** Task objective **
Go through the listing and copy each line with the string "behind".

** Data provided **
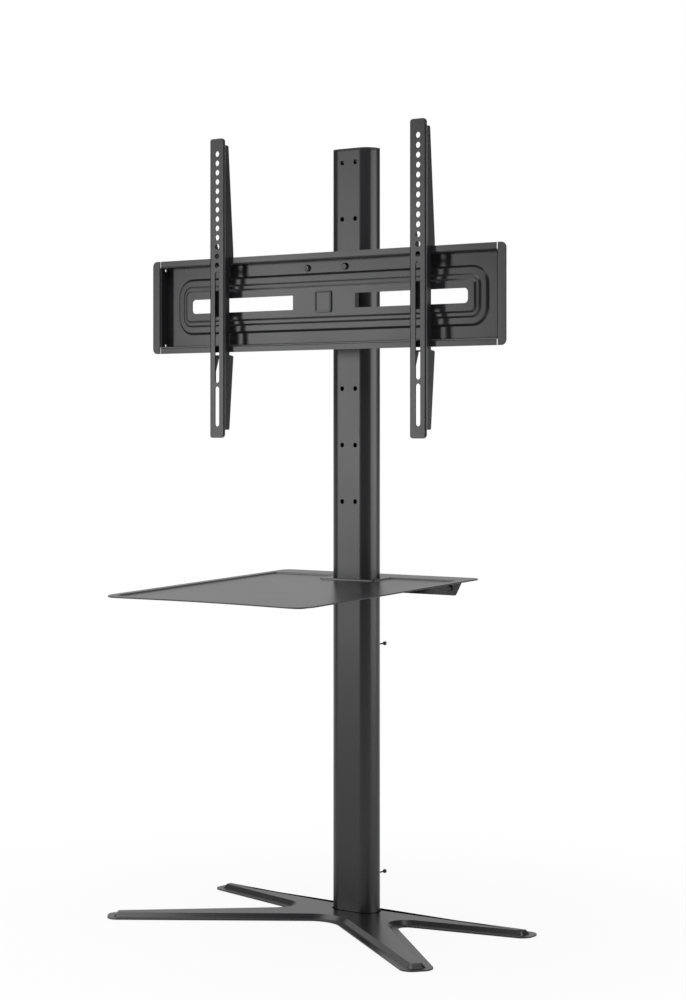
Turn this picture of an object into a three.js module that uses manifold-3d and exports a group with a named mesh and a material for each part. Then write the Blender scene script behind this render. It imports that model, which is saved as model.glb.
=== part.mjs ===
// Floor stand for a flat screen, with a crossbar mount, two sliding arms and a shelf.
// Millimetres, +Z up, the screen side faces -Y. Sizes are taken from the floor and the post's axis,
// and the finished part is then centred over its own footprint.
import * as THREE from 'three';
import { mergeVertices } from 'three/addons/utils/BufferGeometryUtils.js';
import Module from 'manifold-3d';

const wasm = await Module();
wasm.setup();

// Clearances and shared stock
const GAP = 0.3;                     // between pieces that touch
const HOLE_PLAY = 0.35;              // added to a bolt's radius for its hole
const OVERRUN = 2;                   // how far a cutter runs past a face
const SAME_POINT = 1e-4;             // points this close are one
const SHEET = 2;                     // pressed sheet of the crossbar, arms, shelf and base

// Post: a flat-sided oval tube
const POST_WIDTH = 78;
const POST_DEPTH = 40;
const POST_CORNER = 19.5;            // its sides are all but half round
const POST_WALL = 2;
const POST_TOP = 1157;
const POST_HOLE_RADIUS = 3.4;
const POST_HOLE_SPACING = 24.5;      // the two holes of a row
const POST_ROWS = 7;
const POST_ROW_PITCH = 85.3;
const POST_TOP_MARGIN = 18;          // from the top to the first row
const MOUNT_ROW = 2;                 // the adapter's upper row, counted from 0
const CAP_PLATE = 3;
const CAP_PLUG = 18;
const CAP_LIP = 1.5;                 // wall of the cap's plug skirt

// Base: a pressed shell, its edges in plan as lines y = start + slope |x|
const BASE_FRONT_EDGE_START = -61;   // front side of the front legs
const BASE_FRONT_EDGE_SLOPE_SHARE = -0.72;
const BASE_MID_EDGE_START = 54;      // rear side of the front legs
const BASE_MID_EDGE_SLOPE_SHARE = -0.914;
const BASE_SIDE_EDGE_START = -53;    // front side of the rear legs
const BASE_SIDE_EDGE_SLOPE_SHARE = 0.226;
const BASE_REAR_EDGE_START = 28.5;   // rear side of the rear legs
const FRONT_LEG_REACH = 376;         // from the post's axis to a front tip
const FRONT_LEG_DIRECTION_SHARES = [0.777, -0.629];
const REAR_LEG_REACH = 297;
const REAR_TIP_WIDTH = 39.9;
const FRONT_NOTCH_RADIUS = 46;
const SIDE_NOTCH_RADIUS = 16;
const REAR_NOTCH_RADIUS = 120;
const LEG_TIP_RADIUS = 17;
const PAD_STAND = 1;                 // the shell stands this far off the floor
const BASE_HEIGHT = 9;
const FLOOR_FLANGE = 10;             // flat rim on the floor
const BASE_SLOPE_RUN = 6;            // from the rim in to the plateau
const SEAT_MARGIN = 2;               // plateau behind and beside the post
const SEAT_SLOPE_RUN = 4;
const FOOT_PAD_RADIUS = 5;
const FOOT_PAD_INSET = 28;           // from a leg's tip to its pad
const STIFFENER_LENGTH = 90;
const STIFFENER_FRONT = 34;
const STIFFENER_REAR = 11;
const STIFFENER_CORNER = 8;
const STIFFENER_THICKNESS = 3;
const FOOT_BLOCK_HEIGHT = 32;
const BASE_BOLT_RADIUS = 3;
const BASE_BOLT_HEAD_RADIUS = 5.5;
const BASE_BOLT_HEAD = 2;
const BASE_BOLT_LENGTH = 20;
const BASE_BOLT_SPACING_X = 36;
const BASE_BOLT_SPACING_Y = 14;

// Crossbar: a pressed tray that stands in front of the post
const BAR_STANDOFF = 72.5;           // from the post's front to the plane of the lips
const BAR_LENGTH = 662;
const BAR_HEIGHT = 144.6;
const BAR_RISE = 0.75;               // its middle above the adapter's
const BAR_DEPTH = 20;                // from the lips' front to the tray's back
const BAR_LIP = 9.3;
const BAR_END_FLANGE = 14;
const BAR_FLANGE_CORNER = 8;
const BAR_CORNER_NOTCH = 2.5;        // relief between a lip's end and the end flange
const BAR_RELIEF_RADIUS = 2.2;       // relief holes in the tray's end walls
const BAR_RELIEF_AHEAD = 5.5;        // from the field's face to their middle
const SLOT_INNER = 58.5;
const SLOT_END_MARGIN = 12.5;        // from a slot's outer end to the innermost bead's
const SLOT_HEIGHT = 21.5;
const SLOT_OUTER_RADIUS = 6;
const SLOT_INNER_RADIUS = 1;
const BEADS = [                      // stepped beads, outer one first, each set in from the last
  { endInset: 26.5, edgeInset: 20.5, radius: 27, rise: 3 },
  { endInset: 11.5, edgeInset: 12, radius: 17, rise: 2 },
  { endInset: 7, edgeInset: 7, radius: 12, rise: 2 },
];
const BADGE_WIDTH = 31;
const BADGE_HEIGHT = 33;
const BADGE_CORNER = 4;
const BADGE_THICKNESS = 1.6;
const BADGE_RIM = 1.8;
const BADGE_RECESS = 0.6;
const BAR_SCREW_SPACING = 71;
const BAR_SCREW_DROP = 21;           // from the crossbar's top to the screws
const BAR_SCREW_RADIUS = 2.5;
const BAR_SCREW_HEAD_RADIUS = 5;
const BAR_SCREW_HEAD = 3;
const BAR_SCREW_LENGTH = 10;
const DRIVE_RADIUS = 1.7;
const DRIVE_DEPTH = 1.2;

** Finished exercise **
Turn this picture of an object into a three.js module that uses manifold-3d and exports a group with a named mesh and a material for each part. Then write the Blender scene script behind this render. It imports that model, which is saved as model.glb.
const SEAT_MARGIN = 2;               // plateau behind and beside the post